## What needs to be done
Search the material below for the word "update". Copy every line that has it.

## Records
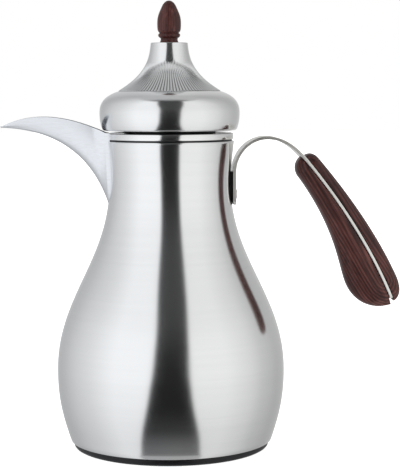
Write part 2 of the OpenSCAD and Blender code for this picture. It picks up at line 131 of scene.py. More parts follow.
...
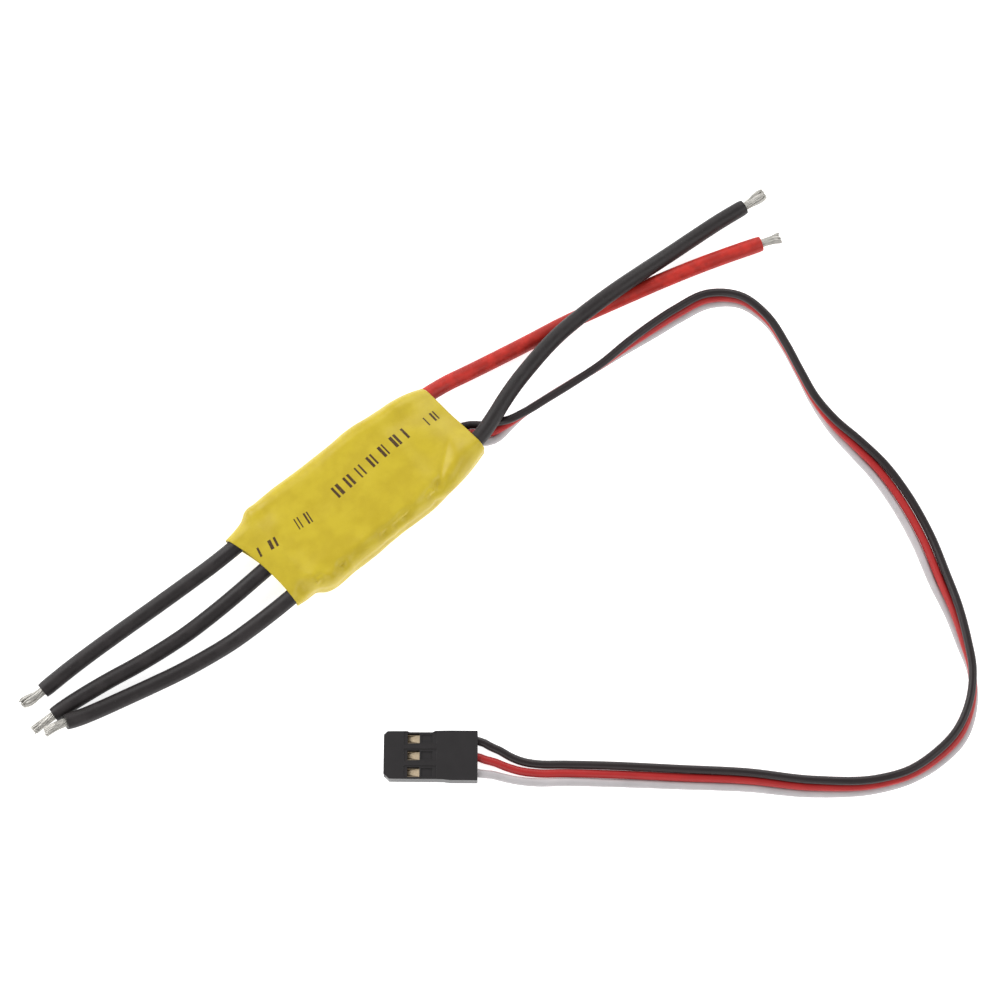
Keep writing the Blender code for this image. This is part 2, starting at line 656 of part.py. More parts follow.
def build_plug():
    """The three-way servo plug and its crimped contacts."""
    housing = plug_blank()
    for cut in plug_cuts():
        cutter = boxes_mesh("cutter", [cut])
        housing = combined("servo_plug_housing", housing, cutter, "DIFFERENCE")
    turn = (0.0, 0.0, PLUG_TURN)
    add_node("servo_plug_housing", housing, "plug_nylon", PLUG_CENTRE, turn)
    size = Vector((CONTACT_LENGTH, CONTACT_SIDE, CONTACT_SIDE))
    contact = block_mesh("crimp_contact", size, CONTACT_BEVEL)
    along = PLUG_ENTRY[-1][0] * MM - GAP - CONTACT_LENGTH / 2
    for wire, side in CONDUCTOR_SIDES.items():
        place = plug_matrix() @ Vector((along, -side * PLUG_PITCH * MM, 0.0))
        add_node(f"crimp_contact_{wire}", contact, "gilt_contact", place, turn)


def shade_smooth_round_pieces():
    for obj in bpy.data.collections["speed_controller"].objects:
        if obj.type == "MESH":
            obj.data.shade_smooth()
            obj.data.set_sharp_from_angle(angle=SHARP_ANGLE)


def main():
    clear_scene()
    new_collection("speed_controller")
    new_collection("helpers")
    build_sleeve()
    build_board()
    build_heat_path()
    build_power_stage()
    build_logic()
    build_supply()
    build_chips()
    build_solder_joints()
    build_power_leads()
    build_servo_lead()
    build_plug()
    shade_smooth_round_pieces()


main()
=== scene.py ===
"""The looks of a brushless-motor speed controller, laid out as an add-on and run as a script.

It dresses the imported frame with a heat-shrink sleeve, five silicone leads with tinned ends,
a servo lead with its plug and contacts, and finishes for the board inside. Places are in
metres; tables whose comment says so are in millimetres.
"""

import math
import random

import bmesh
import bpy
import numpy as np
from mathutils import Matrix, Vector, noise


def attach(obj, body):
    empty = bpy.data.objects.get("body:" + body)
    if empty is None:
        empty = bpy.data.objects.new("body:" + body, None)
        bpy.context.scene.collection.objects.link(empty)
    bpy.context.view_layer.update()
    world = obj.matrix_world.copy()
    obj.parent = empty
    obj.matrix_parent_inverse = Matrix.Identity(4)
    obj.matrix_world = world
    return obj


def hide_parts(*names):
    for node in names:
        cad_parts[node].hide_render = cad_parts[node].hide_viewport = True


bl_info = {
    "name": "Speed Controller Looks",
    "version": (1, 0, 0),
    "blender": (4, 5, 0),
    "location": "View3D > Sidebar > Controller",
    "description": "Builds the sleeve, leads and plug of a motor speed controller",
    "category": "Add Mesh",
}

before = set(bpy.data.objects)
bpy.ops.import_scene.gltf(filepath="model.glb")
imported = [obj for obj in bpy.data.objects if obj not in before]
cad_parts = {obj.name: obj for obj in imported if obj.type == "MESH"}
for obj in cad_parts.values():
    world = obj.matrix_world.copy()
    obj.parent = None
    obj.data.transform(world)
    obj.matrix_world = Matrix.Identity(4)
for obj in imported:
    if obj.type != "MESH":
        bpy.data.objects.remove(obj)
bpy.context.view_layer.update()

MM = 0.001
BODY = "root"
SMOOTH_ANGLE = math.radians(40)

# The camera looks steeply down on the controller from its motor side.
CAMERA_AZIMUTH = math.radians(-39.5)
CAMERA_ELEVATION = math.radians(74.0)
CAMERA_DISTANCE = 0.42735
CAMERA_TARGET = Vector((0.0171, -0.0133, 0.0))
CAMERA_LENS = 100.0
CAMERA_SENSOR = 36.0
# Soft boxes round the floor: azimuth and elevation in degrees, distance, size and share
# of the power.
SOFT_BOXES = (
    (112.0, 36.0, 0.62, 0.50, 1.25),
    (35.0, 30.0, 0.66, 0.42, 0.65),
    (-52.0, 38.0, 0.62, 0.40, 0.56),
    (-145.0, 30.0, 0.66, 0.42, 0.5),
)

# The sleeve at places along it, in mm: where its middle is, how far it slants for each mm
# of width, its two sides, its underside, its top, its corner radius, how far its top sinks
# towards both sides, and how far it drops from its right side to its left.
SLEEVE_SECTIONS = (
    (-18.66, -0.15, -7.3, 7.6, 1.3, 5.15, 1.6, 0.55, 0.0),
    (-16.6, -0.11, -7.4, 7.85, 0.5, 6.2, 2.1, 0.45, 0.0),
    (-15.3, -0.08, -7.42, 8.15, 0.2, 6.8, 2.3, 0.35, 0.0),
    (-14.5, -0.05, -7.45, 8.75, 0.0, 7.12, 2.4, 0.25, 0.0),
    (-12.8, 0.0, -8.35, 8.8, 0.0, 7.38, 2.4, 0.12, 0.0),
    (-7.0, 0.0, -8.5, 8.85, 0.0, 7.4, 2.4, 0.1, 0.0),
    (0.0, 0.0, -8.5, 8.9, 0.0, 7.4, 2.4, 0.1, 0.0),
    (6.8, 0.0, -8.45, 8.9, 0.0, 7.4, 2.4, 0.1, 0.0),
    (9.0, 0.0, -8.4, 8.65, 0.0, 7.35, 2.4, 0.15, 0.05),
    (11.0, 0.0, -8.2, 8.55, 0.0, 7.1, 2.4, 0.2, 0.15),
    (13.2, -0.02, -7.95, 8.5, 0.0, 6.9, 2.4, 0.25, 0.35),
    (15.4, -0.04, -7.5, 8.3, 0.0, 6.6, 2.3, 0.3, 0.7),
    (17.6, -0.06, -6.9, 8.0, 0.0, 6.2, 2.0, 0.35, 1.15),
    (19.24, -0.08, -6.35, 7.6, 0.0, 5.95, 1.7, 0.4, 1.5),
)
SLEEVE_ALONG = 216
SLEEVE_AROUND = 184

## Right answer
    bpy.context.view_layer.update()
bpy.context.view_layer.update()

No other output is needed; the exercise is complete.